Rosslyn’s FY 2025: Steady Growth and a Brighter Cash Horizon
Rosslyn Data Technologies just dropped its pre-close trading update, and frankly, it’s the kind of progress note shareholders want to see. The provider of cloud-based spend intelligence platforms is reporting solid growth for the year ended April 2025, hitting market expectations while significantly improving its financial health. Let’s unpack why these figures deserve more than just a cursory glance.
Financial Headlines: Growth Meets Discipline
The core numbers paint a clear picture of momentum:
- Revenue Up 14%: £3.3m (FY 2024: £2.9m), driven by development fees and professional services.
- Sharply Reduced Losses: Adjusted EBITDA loss narrowed impressively to £1.7m (from £2.5m in FY 2024).
- Cash Position Strengthened: Cash & equivalents hit £1.7m (up from £0.6m a year ago).
- Cash Burn Slashed: Monthly burn rate dramatically reduced to £142k (from £218k in FY 2024).
This isn’t just top-line growth; it’s growth with a purpose. The revenue uptick stems partly from tailoring solutions for existing clients and crucially, from development work for that “Major New Client” – a global tech household name secured earlier in the year. But the real story is the bottom-line improvement, achieved through disciplined choices.
How Rosslyn Tightened the Ship
Turning a £2.5m EBITDA loss into a £1.7m loss within a year is no accident. Rosslyn executed a clear strategy:
- Revenue Quality Focus: They actively ditched low-value or low-margin contracts. Chasing vanity metrics? Not here.
- Cost Rationalisation: The fruits of last year’s restructuring (lower staff costs) and closing the Portsmouth office (lower rent) are evident.
- Leveraging High-Value Work: Professional services and bespoke development work carry better margins, directly boosting EBITDA.
This disciplined approach transformed their cash profile. Halving the cash burn rate while nearly tripling the cash pile is a textbook example of financial control starting to pay off.
FY 2026: The Path to Cash Positivity
Management isn’t resting on its laurels. The outlook statement is arguably the most exciting part:
- Early Win: Already bagged a new 3-year contract (£200k) with a British train operator.
- Pipeline Power: Entering FY 2026 with a larger, “weighted” pipeline and “advanced negotiations” underway.
- Major Client Momentum: Expectation of more development work from the anchor global tech client.
- Cash Inflection Point: Forecasts point to a further significant reduction in cash burn during H1 FY 2026, aiming for monthly cash generation by April 2026 year-end.
Yes, the Board acknowledges that prioritising larger, more sustainable deals (moving “up the size spectrum”) means some sales cycles are longer. But this isn’t stagnation – it’s strategic patience. They’re trading short-term speed for medium-term stability and long-term shareholder value. The confidence in their “clear path to delivering positive and sustainable growth” for FY 2026 is palpable.
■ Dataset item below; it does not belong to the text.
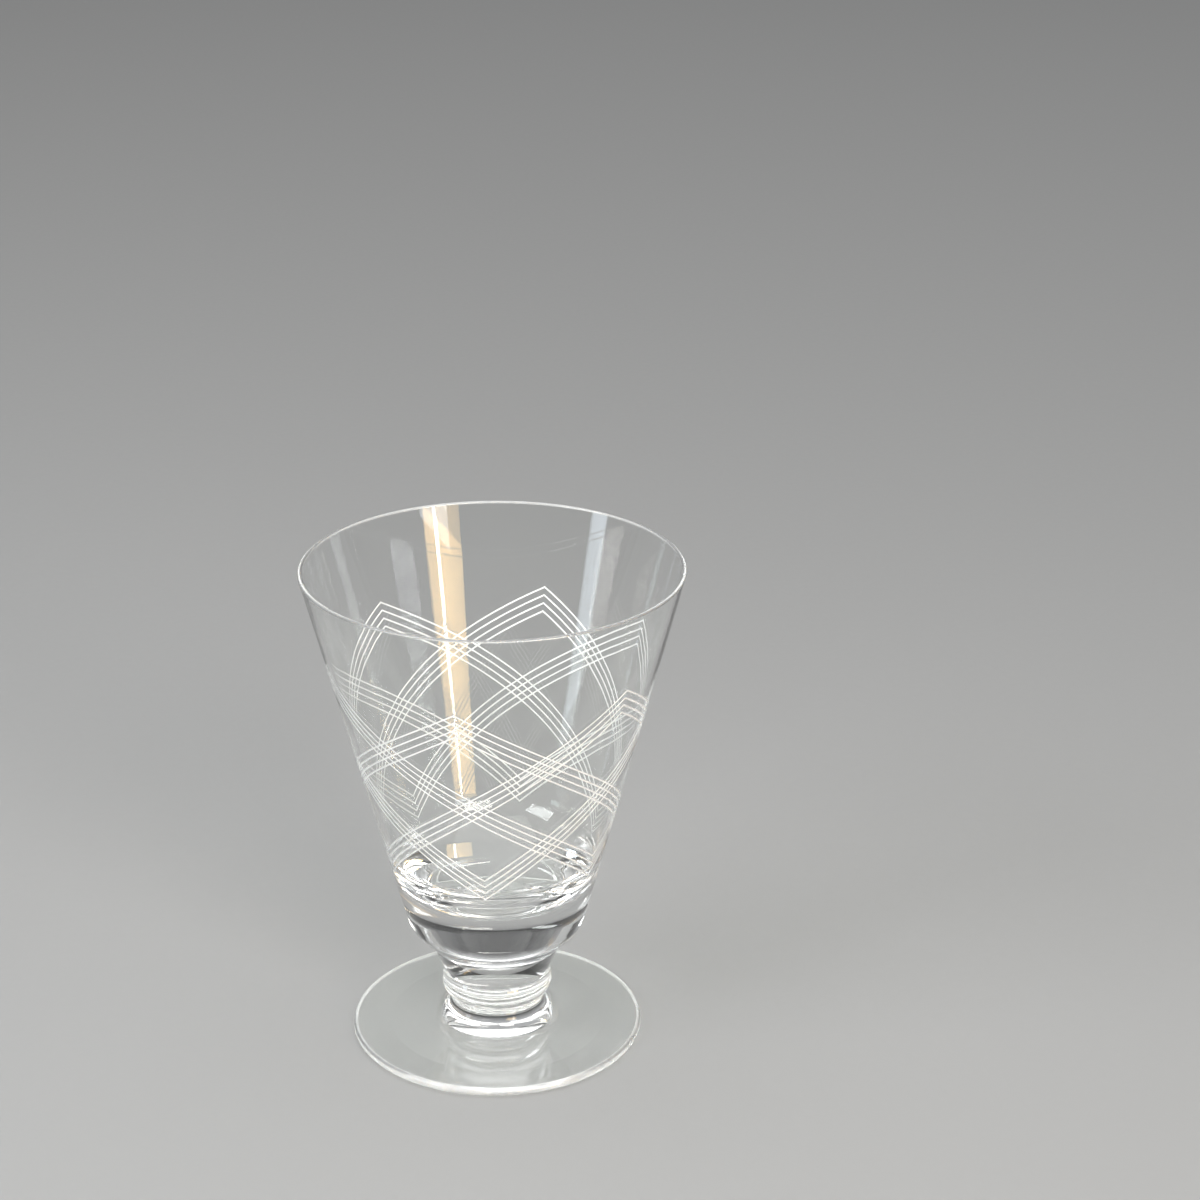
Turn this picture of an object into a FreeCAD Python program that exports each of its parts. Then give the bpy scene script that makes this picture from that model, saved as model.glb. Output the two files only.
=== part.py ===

The Takeaway: Sustainable Trajectory Confirmed
Rosslyn’s update delivers exactly what the market needed: validation. It confirms the restructuring and strategic shift towards quality revenue are working. The 14% growth is respectable, but the dramatic improvement in losses and cash burn is the real headline. The roadmap to cash positivity within the next year isn’t just hopeful – it’s underpinned by a tangible pipeline and operational discipline. While we’ll get the full colour in the upcoming results, this pre-close paints Rosslyn as a company finally turning its corner with conviction. One to watch closely as FY 2026 unfolds.